Animation speeds are way too slow, particularly in the left menu. Creates a
feeling of sluggishness.

Icons at the top of the dashboard should have some sort of text label. I don't
have to wave at my car's dashboard for it to tell me that +20 means "You are
going 20mph".

At smaller resolutions, those icons should take up far less space. They should
either be in a 2-row grid, or all on the same row.

Square panels on the dashboard have a box shadow on hover. Not bad in
principle, but this implementation doesn't look very good, and doesn't do much
to highlight which panel I'm hovering (i.e. about to click on). Also, these
probably shouldn't have a hover state at all, given that the use has no way of
interacting with them (aside from the line graph, which should probably be in
a different element).

No way to clear notifications - bad.

Hover styles on the notifications and team members implies that the whole
thing is clickable - in fact, only the name is clickable, and this presents an
incredibly small target.

Lock screen should just have the password field, and maybe the
avatar/username, visible. Alternatively, they should slide into the existing
overlay when the lock icon is clicked. Putting it in a modal is just lazy.

Lightbox for the gallery should present a larger image than appears in the
grid. Right now it adds no value.

Profile page 404's.

On the bottom "Basic Table", there some actions off to the right. I have no
idea what the checkmark does - a tooltip would help. Also, a tooltip on the
delete letting me know what will happen would make me feel much better: "This
will be deleted permanently", followed by a confirm dialog on click, or "This
will go to your trash, where you can recover it later". Edit probably doesn't
need one.

Todo list suffers from the same hover problem as the notifications - hover
state should always mean clickable. The checkbox to mark a task as done is
miniscule. I'm also not sure why the todo item text is linked.

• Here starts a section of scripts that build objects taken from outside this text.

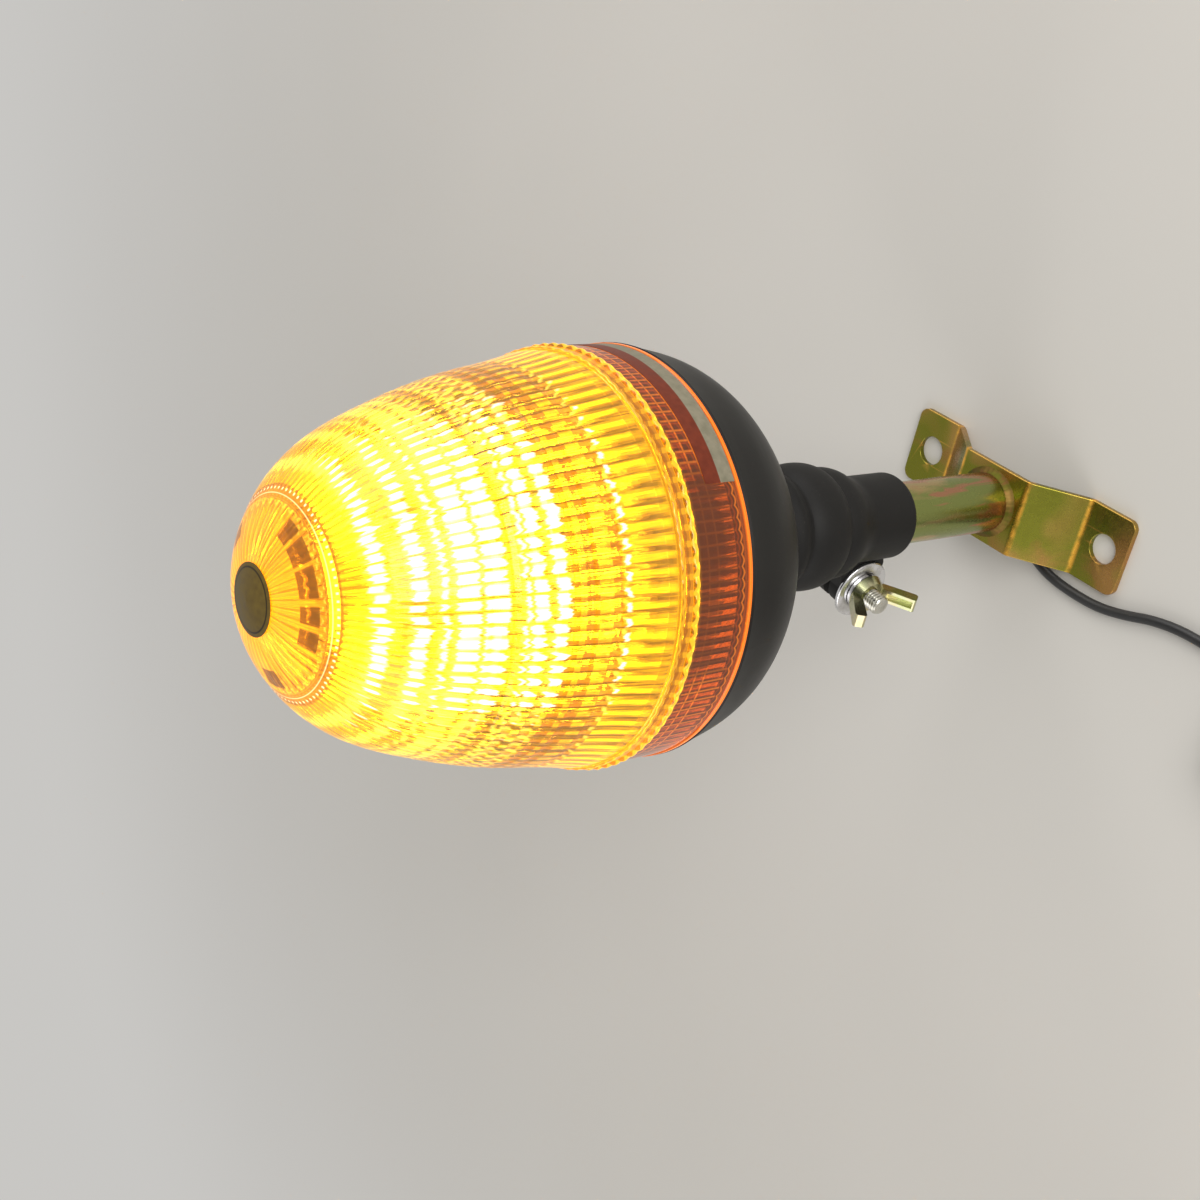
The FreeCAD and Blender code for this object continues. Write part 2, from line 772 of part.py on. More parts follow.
parts["lens_gasket"] = ring(gasket_inner, gasket_outer, gasket_seat, dish_top + gasket_lift)

deck_bottom = rim_z + deck_top - deck_thickness
dish_core = revolve(
    [(0, neck_top), dish_side[0]],
    dish_side,
    [dish_side[-1], (dish_rim_radius, deck_bottom)],
    [(dish_rim_radius, deck_bottom), (0, deck_bottom)],
    [(0, deck_bottom), (0, neck_top)],
)
board_screw_spots = ring_points(standoffs, standoff_circle, 90.0)
deck_screw_spots = ring_points(posts, post_circle, 45.0)
ring_screw_spots = ring_points(ring_screws, ring_screw_circle)


def stand_post(dish, spots, radius, seat):
    """The dish with round posts up to a seat height, each with a blind screw hole from the top."""
    for x, y in spots:
        post = Part.makeCylinder(radius, seat - neck_top, Vector(x, y, neck_top)).common(dish_core)
        depth = min(screw_bite + 1, seat - neck_top - 1)
        hole = Part.makeCylinder(screw_diameter / 2, depth, Vector(x, y, seat - depth))
        dish = dish.fuse(post).cut(hole)
    return dish


def drilled(body, spots, bottom, thickness):
    """A flat piece with a clear screw hole at each spot."""
    for x, y in spots:
        spot = Vector(x, y, bottom - thickness)
        body = body.cut(Part.makeCylinder(screw_diameter / 2, 3 * thickness, spot))
    return body


dish = stand_post(dish, deck_screw_spots, post_radius, deck_bottom)
dish = stand_post(dish, board_screw_spots, standoff_radius, board_z)
dish = stand_post(dish, ring_screw_spots, boss_radius, flange_top)
parts["base_dish"] = dish.removeSplitter()

ring_top = flange_top + ring_thickness
ring_plate = ring(ring_inner, ring_outer, flange_top, ring_top)
parts["neck_clamp_ring"] = drilled(ring_plate, ring_screw_spots, flange_top, ring_thickness)
ring_bite = ring_thickness + 4
parts["neck_screws"] = Part.makeCompound([screw(x, y, ring_top, ring_bite) for x, y in ring_screw_spots])

# ---------------------------------------------------------------- chassis with bayonet collar
deck_z = rim_z + deck_top
collar_inner = collar_outer - collar_wall
collar_crown = rim_z + collar_top
chassis = revolve(
    [(0, deck_bottom), (collar_inner, deck_bottom)],
    [(collar_inner, deck_bottom), (collar_inner, rim_z + collar_foot)],
    [(collar_inner, rim_z + collar_foot), (collar_outer, rim_z + collar_foot)],
    [(collar_outer, rim_z + collar_foot), (collar_outer, collar_crown - collar_wall / 2)],
    [
        (collar_outer, collar_crown - collar_wall / 2),
        (collar_outer - collar_wall / 2, collar_crown),
        (collar_inner, collar_crown - collar_wall / 2),
    ],
    [(collar_inner, collar_crown - collar_wall / 2), (collar_inner, deck_z)],
    [(collar_inner, deck_z), (0, deck_z)],
    [(0, deck_z), (0, deck_bottom)],
)
ledge = ring(collar_outer - 0.5, ledge_reach, rim_z + ledge_bottom, rim_z + ledge_bottom + ledge_thickness)
stop = ring(collar_outer - 0.5, ledge_reach, rim_z + lens_lug_bottom, rim_z + ledge_bottom + 0.5)
stop_degrees = math.degrees(stop_width / collar_outer)
for i in range(bayonets):
    here = 360.0 * i / bayonets
    chassis = chassis.fuse(sector(ledge, here - ledge_before, here + ledge_after))
    chassis = chassis.fuse(sector(stop, here - ledge_before, here - ledge_before + stop_degrees))
tower_screw_spots = ring_points(tower_screws, tower_screw_circle, 45.0)
chassis = drilled(chassis, deck_screw_spots + tower_screw_spots, deck_bottom, deck_thickness)
parts["chassis"] = chassis.cut(ring(0, wire_hole_radius, deck_bottom - 1, deck_z + 1)).removeSplitter()
parts["chassis_screws"] = Part.makeCompound([screw(x, y, deck_z) for x, y in deck_screw_spots])

# ---------------------------------------------------------------- driver board in the dish
driver_board = ring(0, board_radius, board_z, board_z + board_thickness)
parts["driver_board"] = drilled(driver_board, board_screw_spots, board_z, board_thickness)
board_top = board_z + board_thickness
parts["board_screws"] = Part.makeCompound([screw(x, y, board_top) for x, y in board_screw_spots])
coil_form = Part.makeCylinder(7.0, 8.0, Vector(-22, -8, board_top))
capacitors = [Part.makeCylinder(4.0, 11.0, Vector(x, 18, board_top)) for x in (-16, -6)]
controller = Part.makeBox(9, 7, 1.6, Vector(14, -6, board_top))
drivers = [Part.makeBox(6.5, 6.0, 2.3, Vector(x, -28, board_top)) for x in (-4, 6, 16)]
diodes = [Part.makeBox(5.0, 3.0, 2.2, Vector(12, y, board_top)) for y in (12, 18)]
parts["driver_parts"] = Part.makeCompound([coil_form, *capacitors, controller, *drivers, *diodes])

# ---------------------------------------------------------------- light tower
def side_prism(apothem, bottom, top):
    """Upright prism with flats square to the tower's board directions."""
    corner = apothem / math.cos(math.pi / tower_sides)
    spots = ring_points(tower_sides, corner, 180.0 / tower_sides)
    return plate([Vector(x, y, bottom) for x, y in spots], [0] * tower_sides, Vector(0, 0, top - bottom))


tower_top = deck_z + tower_height
tower = side_prism(tower_apothem, deck_z, tower_top)
tower = tower.fuse(ring(0, tower_foot_reach, deck_z, deck_z + tower_foot_flange))
tower = tower.cut(ring(0, tower_bore, deck_z - 1, tower_top + 1))
foot_top = deck_z + tower_foot_flange
parts["led_heatsink"] = drilled(tower, tower_screw_spots, deck_z, tower_foot_flange).removeSplitter()
tower_bite = tower_foot_flange + deck_thickness
parts["tower_screws"] = Part.makeCompound([screw(x, y, foot_top, tower_bite) for x, y in tower_screw_spots])

strip_board_bottom = foot_top + strip_board_margin
strip_board = Part.makeBox(
    strip_board_thickness,
    strip_board_width,
    tower_top - strip_board_bottom,
    Vector(tower_apothem, -strip_board_width / 2, strip_board_bottom),
)
parts["led_side_boards"] = Part.makeCompound(around(strip_board, tower_sides))
top_board_top = tower_top + strip_board_thickness
parts["led_top_board"] = ring(0, top_board_radius, tower_top, top_board_top)

chip_face = tower_apothem + strip_board_thickness
first_chip = strip_board_bottom + strip_board_margin
last_chip = tower_top - cap_ring_height - strip_board_margin - chip_size
chip_pitch = (last_chip - first_chip) / (chip_rows - 1)
chips = []
for row in range(chip_rows):
    corner = Vector(chip_face, -chip_size / 2, first_chip + row * chip_pitch)
    chips += around(Part.makeBox(chip_thickness, chip_size, chip_size, corner), tower_sides)
parts["led_side_chips"] = Part.makeCompound(chips)
top_corner = Vector(-chip_size / 2, -chip_size / 2, top_board_top)
top_chip = Part.makeBox(chip_size, chip_size, chip_thickness, top_corner)
outer_chip = top_chip.copy()
outer_chip.translate(Vector(top_chip_circle, 0, 0))
parts["led_top_chips"] = Part.makeCompound([top_chip] + around(outer_chip, top_chips))

cap_outer = chip_face + cap_ring_wall
cap_ring = side_prism(cap_outer, tower_top - cap_ring_height, tower_top)
parts["tower_cap_ring"] = cap_ring.cut(side_prism(chip_face, tower_top - cap_ring_height, tower_top))

# ---------------------------------------------------------------- wires inside
def wire_pair(bottom, top):
    """Two insulated wires running up beside the axis."""
    length = top - bottom
    spots = [Vector(side * wire_spread, 0, bottom) for side in (-1, 1)]
    return Part.makeCompound([Part.makeCylinder(wire_diameter / 2, length, spot) for spot in spots])


parts["neck_wires"] = wire_pair(carrier_top, board_z)
parts["tower_wires"] = wire_pair(board_top, tower_top)

# ---------------------------------------------------------------- lens
dome_points = [
    (waist_radius, dome_foot),
    (65.8, 40.0),
    (62.8, 58.0),
    (54.9, 86.0),
    (45.1, 108.0),
    (31.0, 123.0),
    (16.2, 131.0),
    (0.0, lens_height),
]
dome_curve = Part.BSplineCurve()
dome_curve.interpolate([Vector(radius, 0, height) for radius, height in dome_points])


def dome_radius(height):
    """Outer radius of the dome at a height above the rim."""
    low, high = dome_curve.FirstParameter, dome_curve.LastParameter
    for _ in range(40):
        middle = (low + high) / 2
        if dome_curve.value(middle).z < height:
            low = middle
        else:
            high = middle
    return dome_curve.value(low).x


def raised(points):
    """Lens points, given above the rim, lifted to the row's frame."""
    return [(radius, rim_z + height) for radius, height in points]


first_bead = [
    (band_radius, band_top),
    (band_radius + bead_swell, band_top + bead_height / 2),
    (band_radius - 0.2, band_top + bead_height),
]
beam = second_bead_bottom + second_bead_height
second_bead = [
    (band_radius - 0.4, second_bead_bottom),
    (band_radius - 0.4 + second_bead_swell, second_bead_bottom + second_bead_height / 2),
    (band_radius - 0.4, beam),
]
shell = revolve(
    raised([(0, 0), (lens_rim_radius, 0)]),
    raised([(lens_rim_radius, 0), (lens_rim_radius, lens_rim_height)]),
    raised([(lens_rim_radius, lens_rim_height), (band_radius, lens_rim_height)]),
    raised([(band_radius, lens_rim_height), first_bead[0]]),
    raised(first_bead),
    raised([first_bead[-1], second_bead[0]]),
    raised(second_bead),
    raised([second_bead[-1], (waist_radius, beam + 0.4)]),
    raised([(waist_radius, beam + 0.4), dome_points[0]]),
    raised(dome_points),
    raised([dome_points[-1], (0, 0)]),
)
groove_heights = [47.6, 56.5, 62.5, 68.2, 74.0, 79.8, 85.4]
for height in groove_heights:
    edge = dome_radius(height)
    shell = shell.cut(
        polygon_ring(
            (edge - groove_depth, rim_z + height),
            (edge + 1, rim_z + height - groove_width),
            (edge + 1, rim_z + height + groove_width),
        )
    )


def star(inner, outer, flutes, height):
    """Closed zigzag of flute crests and valleys at one height above the rim."""
    points = []
    for i in range(flutes):
        for radius, step in ((inner, 0.0), (outer, 0.5)):
            angle = 2 * math.pi * (i + step) / flutes
            points.append(Vector(radius * math.cos(angle), radius * math.sin(angle), rim_z + height))
    return Part.makePolygon(points + points[:1])


inner_band = band_radius - lens_wall
flute_levels = [dome_foot + 0.6, 44.0, 58.0, 72.0, 86.0, 98.0, 108.0, 116.0, flute_top]
hollow_levels = [dome_foot] + flute_levels[1:-1] + [flute_top - 0.4]
hollow_points = [(inner_band, 0)] + [(dome_radius(h) - lens_wall - slip, h) for h in hollow_levels]
cap_hollow = [hollow_points[-1], (24.6, 124.2), (14.0, 129.4), (0.0, lens_height - lens_wall)]
hollow = revolve(
    raised([(0, -1), (inner_band, -1)]),
    raised([(inner_band, -1), hollow_points[0]]),
    raised([hollow_points[0], (inner_band, second_bead_bottom)]),
    raised([(inner_band, second_bead_bottom), hollow_points[1]]),
    raised(hollow_points[1:]),
    raised(cap_hollow),
    raised([cap_hollow[-1], (0, -1)]),
)
lens = shell.cut(hollow)
band_crest, band_valley = inner_band, inner_band + band_flute_depth
band_levels = (band_flute_bottom, band_top - 0.6)
band_stars = [star(band_crest, band_valley, band_flutes, height) for height in band_levels]
lens = lens.cut(Part.makeLoft(band_stars, True, True))
crests = [dome_radius(height) - lens_wall for height in flute_levels]
dome_stars = [star(r, r + flute_depth, dome_flutes, h) for r, h in zip(crests, flute_levels)]
lens = lens.cut(Part.makeLoft(dome_stars, True, True))
lug_low, lug_high = rim_z + lens_lug_bottom, rim_z + lens_lug_bottom + lens_lug_height
lug_ring = ring(lens_lug_inner, inner_band + 0.3, lug_low, lug_high)
for i in range(bayonets):
    here = 360.0 * i / bayonets
    lens = lens.fuse(sector(lug_ring, here - lens_lug_angle / 2, here + lens_lug_angle / 2))
parts["lens"] = lens

label_ring = ring(band_radius, band_radius + label_thickness, rim_z + label_bottom, rim_z + label_top)
parts["band_label"] = sector(label_ring, label_start, label_start + label_sweep)
tip_cut = ring(0, tip_disc_radius, rim_z + 120, rim_z + lens_height + 5)
lifted_shell = shell.copy()
lifted_shell.translate(Vector(0, 0, tip_disc_thickness))
parts["tip_disc"] = lifted_shell.common(tip_cut).cut(shell)

# ---------------------------------------------------------------- write one file per piece
for name, shape in parts.items():
    shape.exportStep(f"parts/{name}.step")
    print(f"{name}: {len(shape.Solids)} solid, {shape.Volume:.1f} mm3, valid {shape.isValid()}")
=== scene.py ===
import math

import bmesh
import bpy
import numpy as np
from mathutils import Matrix, Vector
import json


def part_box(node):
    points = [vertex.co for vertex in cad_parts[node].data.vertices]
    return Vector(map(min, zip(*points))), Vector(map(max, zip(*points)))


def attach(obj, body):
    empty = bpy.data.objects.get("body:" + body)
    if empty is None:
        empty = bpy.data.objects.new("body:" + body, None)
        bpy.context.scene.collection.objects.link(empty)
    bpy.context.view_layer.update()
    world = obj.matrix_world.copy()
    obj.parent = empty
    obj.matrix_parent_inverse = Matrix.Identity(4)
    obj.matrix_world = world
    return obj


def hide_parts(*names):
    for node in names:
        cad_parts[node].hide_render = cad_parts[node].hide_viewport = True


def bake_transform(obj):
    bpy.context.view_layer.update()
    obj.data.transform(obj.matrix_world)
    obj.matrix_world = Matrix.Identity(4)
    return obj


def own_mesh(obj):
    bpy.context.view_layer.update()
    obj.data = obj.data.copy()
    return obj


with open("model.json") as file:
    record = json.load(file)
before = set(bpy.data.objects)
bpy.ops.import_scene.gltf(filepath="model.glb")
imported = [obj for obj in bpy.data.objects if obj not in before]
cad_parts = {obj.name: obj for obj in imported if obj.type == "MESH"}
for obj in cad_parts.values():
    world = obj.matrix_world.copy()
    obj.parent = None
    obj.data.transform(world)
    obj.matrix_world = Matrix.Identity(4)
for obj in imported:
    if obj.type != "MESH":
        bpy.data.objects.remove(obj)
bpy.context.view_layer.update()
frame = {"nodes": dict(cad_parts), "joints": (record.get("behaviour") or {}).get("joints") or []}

# ---------------------------------------------------------------- foot bracket
# One strip of 2.5 mm steel, blanked with two bolt holes and a cable hole, then bent four times
# into a hat. It is zinc plated and yellow passivated after the pole is welded on, so its colour
# drifts between gold, green and pink. Its edges are brightened for wear and as painted highlight,
# and its outer bends carry painted highlights.
MM = 0.001
strip_thickness = 2.5 * MM
strip_edge_round = 0.35 * MM
strip_bend_radius = 2.5 * MM
strip_corner = 4.0 * MM
crown_length = 33.5 * MM
web_run = 19.2 * MM
bolt_hole_radius = 6.0 * MM
bolt_hole_offset = 46.9 * MM
cable_hole_radius = 5.5 * MM


def plug(tree, value, socket):
    """Links a node's output to an input, or sets a plain value on it. Colours are three numbers."""
    if isinstance(value, bpy.types.NodeSocket):
        tree.links.new(value, socket)
    else:
        socket.default_value = (*value, 1) if socket.type == "RGBA" else value


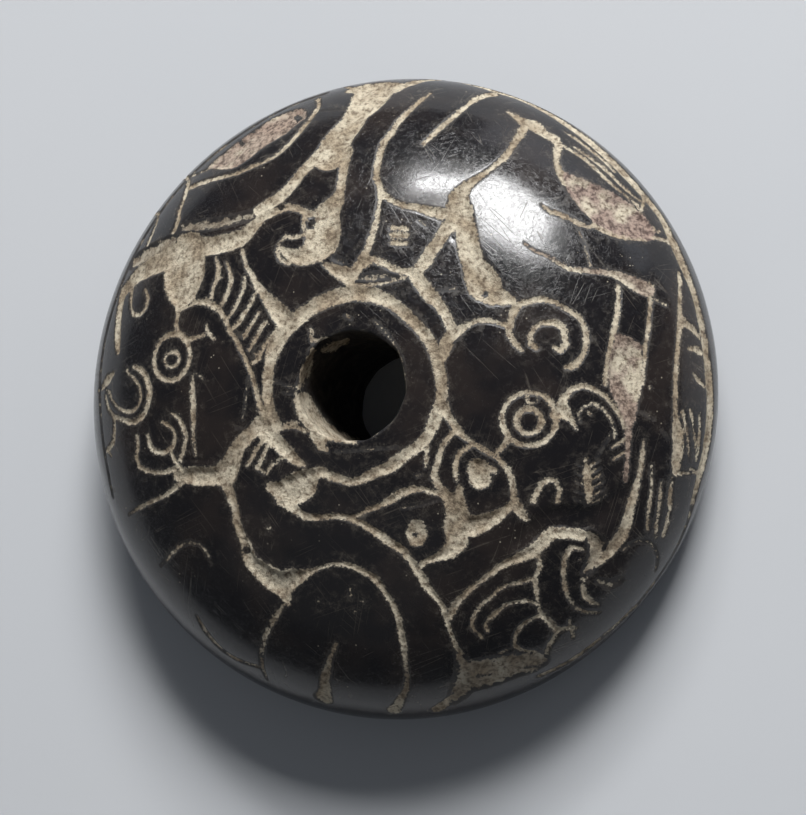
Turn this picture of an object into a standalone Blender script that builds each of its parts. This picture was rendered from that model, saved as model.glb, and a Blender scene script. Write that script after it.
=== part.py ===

On forms, the placeholder text appears identical to user-entered text. This is
a bit deceiving - make placeholder text lighter and/or thinner than user text.
It should always be clear that this form field is empty. Right now that just
looks like default information.

All this is not to say the overall quality is bad - it's visually appealing,
and it's a great starting point. Just some things to be aware of when
designing/implementing interfaces like this.

------
bluetidepro
Maybe I missed it (sorry!), but is their a GitHub repo for this somewhere?